Не время было давать волю животному страху; Сибори желал остаться охотником, не превратиться в обезумевшего зверя. Вскочив, он подбежал к мальчишке и торопливо огляделся: смотрит ли кто-то на них, а если и смотрит, то понимает ли суть происходящего? Лис потянул подростка за руку, и тот болезненно застонал: похоже, он не мог встать сам, а сдвинуть его с места не представлялось возможным. Проклятье!
Закусив губу, Сибори лёг на землю и торопливо шепнул подростку, надеясь, что тот поймёт:
– Не двигайся. Если они решат, что мы мертвы, они не станут нас добивать, ты понял?

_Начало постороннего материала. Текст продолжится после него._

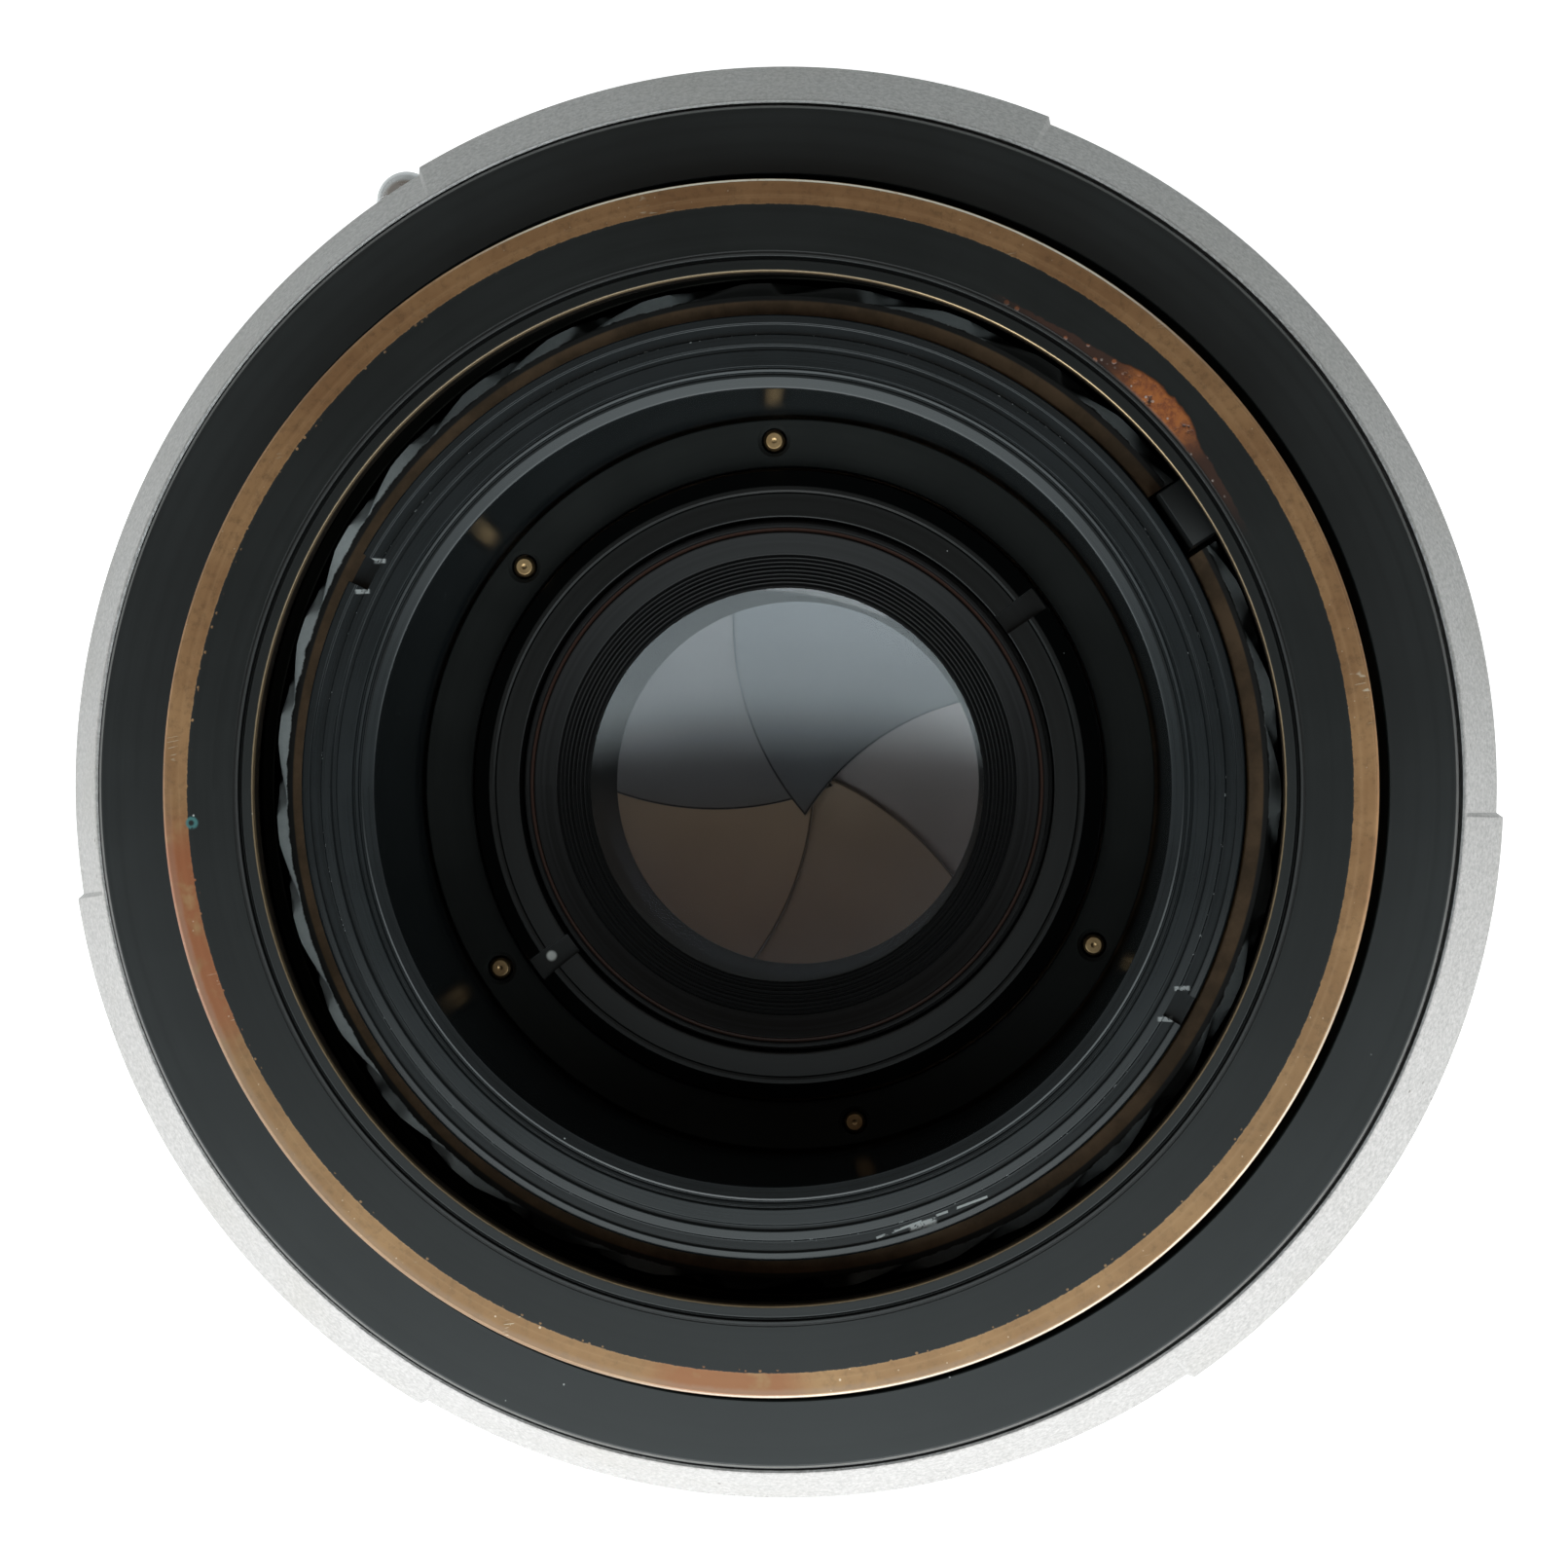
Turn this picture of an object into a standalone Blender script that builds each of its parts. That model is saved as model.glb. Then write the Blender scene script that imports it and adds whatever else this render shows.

Лежи!
Лис предпочитал не думать о том, что, не желая добивать, их вполне могут попросту растоптать, как каких-нибудь букашек. Но силы оставили и его: он не смог бы больше бежать. Пытаясь найти поддержку, он крепко сжал руку подростка – и почувствовал, как слабо дёрнулись в ответ пальцы.
Сейчас, как никогда ранее, Сибори жалел, что он и в самом деле не колдун: вот бы заколдовать самого себя и уснуть, не видя и не слыша ничего, что происходит кругом. Уснуть – и не смотреть в глаза смерти, ежели таковая придёт за ним.